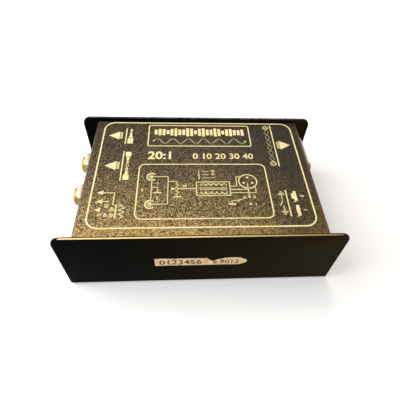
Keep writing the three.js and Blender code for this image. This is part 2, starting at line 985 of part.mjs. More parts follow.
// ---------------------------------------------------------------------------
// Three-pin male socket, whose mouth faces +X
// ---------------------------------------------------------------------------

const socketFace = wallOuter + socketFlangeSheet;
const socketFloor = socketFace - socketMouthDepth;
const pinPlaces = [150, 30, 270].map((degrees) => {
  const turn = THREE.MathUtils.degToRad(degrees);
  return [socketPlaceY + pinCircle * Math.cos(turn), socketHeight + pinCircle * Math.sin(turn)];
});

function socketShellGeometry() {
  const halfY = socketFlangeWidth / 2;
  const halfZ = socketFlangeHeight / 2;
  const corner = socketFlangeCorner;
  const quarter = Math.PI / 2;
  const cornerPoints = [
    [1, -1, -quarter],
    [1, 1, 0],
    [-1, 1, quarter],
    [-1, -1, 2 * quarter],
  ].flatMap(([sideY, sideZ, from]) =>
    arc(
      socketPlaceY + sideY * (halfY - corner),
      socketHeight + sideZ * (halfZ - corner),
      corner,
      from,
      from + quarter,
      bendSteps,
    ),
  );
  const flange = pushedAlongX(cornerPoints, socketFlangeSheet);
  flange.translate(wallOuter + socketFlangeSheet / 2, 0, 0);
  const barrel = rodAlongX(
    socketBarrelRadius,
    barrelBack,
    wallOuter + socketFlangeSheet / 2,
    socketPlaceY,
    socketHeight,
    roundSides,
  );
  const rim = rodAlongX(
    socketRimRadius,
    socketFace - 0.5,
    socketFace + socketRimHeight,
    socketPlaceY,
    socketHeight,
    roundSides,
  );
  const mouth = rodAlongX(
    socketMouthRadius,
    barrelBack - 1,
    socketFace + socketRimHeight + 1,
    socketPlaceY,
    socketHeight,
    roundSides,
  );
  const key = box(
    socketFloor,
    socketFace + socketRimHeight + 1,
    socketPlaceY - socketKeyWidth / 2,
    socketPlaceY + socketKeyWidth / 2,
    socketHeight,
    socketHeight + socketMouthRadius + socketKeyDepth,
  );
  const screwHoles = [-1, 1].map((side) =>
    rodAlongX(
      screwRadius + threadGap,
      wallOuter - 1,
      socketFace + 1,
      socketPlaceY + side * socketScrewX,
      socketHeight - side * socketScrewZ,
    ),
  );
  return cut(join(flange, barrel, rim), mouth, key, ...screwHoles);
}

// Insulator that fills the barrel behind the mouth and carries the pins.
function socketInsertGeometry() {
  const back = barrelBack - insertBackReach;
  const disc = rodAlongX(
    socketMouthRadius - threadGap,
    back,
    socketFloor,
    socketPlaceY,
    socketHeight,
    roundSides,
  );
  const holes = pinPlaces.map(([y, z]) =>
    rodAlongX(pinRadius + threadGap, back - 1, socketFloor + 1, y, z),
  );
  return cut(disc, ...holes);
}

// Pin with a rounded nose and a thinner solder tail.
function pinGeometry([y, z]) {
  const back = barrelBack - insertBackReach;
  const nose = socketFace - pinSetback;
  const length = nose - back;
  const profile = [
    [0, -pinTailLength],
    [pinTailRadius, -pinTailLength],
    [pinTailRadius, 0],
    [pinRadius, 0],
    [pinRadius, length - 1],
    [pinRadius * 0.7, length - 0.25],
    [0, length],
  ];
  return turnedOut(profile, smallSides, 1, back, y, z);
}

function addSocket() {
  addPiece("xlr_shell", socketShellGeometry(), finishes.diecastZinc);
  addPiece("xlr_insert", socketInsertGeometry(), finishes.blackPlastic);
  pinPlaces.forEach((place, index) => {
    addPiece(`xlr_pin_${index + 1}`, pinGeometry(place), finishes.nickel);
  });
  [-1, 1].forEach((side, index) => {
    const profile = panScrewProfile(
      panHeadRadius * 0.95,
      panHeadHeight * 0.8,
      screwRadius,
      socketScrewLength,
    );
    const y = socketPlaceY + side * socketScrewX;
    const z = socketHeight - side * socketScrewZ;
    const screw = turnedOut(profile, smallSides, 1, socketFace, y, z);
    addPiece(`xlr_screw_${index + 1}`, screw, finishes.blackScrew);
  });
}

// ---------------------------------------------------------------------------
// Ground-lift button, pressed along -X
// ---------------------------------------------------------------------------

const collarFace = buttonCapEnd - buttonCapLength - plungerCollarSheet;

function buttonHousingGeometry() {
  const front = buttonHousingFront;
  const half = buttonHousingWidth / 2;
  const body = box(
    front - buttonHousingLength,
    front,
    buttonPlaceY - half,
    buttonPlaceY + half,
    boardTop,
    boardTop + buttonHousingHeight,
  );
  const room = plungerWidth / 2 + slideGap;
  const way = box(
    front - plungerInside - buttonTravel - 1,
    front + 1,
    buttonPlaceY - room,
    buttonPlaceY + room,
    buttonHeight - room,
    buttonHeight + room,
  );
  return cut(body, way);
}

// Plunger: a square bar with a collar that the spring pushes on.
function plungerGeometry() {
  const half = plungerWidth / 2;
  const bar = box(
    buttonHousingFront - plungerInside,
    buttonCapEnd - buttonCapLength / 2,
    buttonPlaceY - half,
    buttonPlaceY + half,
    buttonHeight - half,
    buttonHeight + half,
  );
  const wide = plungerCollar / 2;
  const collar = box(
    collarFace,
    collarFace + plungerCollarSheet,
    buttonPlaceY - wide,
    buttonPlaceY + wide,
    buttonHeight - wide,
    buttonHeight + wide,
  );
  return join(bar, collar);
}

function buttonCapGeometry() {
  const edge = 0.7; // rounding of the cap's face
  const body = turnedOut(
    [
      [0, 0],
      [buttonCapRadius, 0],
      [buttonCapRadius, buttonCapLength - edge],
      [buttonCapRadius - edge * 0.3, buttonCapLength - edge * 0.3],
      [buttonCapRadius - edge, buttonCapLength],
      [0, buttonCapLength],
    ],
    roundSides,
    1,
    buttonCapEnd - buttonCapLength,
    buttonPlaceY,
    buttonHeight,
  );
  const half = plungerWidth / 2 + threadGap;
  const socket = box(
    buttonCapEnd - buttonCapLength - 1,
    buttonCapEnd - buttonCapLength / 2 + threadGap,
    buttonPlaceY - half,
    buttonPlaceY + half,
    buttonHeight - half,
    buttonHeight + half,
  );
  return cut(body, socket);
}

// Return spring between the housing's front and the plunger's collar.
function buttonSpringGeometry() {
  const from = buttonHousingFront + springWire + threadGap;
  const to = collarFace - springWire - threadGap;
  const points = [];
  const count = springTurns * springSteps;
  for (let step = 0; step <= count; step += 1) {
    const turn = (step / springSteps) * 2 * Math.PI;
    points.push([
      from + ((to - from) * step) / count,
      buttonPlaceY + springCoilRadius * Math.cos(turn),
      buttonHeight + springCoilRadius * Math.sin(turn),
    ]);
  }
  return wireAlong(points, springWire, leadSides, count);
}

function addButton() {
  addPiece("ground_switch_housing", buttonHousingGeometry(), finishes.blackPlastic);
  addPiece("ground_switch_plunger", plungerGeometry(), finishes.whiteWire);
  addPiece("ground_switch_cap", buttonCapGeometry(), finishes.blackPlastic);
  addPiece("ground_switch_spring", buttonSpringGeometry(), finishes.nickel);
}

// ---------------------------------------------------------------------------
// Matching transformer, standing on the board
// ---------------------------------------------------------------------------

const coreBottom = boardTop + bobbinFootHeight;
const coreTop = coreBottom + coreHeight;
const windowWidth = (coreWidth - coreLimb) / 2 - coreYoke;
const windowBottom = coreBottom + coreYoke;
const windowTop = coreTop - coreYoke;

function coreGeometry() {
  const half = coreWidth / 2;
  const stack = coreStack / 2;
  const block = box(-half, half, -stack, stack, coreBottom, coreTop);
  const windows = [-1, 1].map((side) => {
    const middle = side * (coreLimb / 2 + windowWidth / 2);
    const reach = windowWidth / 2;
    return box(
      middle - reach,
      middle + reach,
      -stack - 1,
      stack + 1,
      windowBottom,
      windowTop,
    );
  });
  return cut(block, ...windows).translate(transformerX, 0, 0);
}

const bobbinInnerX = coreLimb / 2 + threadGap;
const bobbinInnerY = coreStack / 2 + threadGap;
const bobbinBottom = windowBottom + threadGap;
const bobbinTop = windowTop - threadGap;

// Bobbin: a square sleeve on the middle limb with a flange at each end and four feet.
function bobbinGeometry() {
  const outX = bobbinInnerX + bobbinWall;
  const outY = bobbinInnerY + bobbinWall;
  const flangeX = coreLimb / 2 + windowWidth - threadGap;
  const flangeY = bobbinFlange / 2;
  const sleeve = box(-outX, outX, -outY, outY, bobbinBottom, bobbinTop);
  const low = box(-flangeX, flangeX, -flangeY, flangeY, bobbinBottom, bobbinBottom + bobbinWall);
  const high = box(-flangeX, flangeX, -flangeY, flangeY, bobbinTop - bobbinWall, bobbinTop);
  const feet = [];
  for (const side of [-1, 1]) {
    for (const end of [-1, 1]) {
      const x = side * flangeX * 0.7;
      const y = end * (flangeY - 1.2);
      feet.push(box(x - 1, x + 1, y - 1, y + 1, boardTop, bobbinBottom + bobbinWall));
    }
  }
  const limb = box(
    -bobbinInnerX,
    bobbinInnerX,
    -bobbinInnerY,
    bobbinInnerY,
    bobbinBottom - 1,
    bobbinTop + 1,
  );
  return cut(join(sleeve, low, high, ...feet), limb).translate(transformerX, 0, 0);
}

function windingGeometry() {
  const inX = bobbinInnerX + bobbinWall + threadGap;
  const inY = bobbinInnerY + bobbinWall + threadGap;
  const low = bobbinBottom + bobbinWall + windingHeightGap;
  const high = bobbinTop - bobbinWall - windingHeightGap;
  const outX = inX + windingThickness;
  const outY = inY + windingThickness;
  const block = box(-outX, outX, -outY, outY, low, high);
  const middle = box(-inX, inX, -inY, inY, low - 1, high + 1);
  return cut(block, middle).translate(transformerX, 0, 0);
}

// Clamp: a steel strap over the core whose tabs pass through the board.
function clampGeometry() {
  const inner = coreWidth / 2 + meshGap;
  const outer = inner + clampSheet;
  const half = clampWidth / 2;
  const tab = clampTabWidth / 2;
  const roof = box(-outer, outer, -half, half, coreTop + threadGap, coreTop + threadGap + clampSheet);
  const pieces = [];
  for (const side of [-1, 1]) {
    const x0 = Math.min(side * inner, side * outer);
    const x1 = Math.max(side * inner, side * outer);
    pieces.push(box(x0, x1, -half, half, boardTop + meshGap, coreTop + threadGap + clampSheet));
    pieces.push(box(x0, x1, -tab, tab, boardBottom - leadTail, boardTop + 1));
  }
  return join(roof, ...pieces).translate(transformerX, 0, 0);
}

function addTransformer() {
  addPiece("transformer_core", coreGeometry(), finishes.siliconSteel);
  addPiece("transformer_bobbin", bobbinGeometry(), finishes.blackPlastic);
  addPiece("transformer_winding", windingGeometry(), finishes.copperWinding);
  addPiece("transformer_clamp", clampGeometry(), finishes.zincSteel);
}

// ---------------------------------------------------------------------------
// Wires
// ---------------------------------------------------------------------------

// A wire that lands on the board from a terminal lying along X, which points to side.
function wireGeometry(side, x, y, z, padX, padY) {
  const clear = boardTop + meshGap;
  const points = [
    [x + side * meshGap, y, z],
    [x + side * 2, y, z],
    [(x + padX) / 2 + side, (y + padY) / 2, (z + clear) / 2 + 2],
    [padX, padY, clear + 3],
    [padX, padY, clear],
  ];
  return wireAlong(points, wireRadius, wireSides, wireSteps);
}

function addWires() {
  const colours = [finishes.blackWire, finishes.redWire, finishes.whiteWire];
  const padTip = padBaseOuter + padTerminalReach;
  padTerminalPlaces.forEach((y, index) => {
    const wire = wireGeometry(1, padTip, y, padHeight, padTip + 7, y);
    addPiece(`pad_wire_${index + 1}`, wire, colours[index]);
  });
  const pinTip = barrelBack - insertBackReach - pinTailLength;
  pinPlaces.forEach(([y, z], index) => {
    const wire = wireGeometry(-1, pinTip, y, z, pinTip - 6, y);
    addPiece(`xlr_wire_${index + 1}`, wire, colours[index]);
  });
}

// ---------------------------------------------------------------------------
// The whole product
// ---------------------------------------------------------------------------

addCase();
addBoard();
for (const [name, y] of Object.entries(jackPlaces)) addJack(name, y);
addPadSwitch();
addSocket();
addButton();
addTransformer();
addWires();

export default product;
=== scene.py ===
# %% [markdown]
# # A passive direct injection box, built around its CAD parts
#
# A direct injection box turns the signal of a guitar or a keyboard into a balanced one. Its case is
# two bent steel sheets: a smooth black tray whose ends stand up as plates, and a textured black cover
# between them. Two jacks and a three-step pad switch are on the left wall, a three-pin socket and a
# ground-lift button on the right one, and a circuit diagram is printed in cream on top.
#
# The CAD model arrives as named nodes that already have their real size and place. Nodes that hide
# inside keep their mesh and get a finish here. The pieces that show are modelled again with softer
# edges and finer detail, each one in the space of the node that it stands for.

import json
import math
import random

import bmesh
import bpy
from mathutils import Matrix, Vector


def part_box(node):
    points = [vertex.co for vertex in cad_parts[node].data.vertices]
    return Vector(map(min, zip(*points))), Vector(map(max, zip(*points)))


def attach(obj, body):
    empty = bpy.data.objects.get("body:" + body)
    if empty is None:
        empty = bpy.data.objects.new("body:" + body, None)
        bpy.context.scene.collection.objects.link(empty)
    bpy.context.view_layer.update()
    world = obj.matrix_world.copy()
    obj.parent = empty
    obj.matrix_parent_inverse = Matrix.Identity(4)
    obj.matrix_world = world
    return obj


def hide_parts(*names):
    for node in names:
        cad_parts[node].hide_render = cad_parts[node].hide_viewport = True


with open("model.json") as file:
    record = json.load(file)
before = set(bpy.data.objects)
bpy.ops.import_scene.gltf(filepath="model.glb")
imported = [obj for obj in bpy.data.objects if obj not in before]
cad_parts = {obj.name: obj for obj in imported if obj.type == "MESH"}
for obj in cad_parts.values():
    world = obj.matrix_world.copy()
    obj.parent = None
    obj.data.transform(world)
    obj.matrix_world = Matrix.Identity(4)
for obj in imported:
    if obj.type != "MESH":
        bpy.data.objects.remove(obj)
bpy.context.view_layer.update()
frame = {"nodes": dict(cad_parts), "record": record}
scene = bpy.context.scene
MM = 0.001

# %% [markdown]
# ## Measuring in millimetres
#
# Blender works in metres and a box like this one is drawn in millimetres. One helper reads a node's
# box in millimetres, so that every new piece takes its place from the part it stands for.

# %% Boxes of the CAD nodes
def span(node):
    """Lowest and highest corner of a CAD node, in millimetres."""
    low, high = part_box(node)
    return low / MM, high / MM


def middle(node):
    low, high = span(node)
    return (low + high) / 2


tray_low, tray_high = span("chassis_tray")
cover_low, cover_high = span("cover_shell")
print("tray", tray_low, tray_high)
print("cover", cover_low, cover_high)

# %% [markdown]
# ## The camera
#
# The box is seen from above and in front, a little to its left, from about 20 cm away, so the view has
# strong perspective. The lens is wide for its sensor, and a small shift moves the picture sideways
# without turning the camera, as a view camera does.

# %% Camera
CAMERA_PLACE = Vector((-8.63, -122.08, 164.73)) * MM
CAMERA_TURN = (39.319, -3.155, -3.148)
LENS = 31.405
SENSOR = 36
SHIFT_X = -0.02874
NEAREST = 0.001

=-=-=

» Problem to work on: Word for word, quote the lines from the line containing "bpy.data.objects.remove(obj)" through the end of the material, both included, and nothing else.

» The reply:
        bpy.data.objects.remove(obj)
bpy.context.view_layer.update()
frame = {"nodes": dict(cad_parts), "record": record}
scene = bpy.context.scene
MM = 0.001

# %% [markdown]
# ## Measuring in millimetres
#
# Blender works in metres and a box like this one is drawn in millimetres. One helper reads a node's
# box in millimetres, so that every new piece takes its place from the part it stands for.

# %% Boxes of the CAD nodes
def span(node):
    """Lowest and highest corner of a CAD node, in millimetres."""
    low, high = part_box(node)
    return low / MM, high / MM


def middle(node):
    low, high = span(node)
    return (low + high) / 2


tray_low, tray_high = span("chassis_tray")
cover_low, cover_high = span("cover_shell")
print("tray", tray_low, tray_high)
print("cover", cover_low, cover_high)

# %% [markdown]
# ## The camera
#
# The box is seen from above and in front, a little to its left, from about 20 cm away, so the view has
# strong perspective. The lens is wide for its sensor, and a small shift moves the picture sideways
# without turning the camera, as a view camera does.

# %% Camera
CAMERA_PLACE = Vector((-8.63, -122.08, 164.73)) * MM
CAMERA_TURN = (39.319, -3.155, -3.148)
LENS = 31.405
SENSOR = 36
SHIFT_X = -0.02874
NEAREST = 0.001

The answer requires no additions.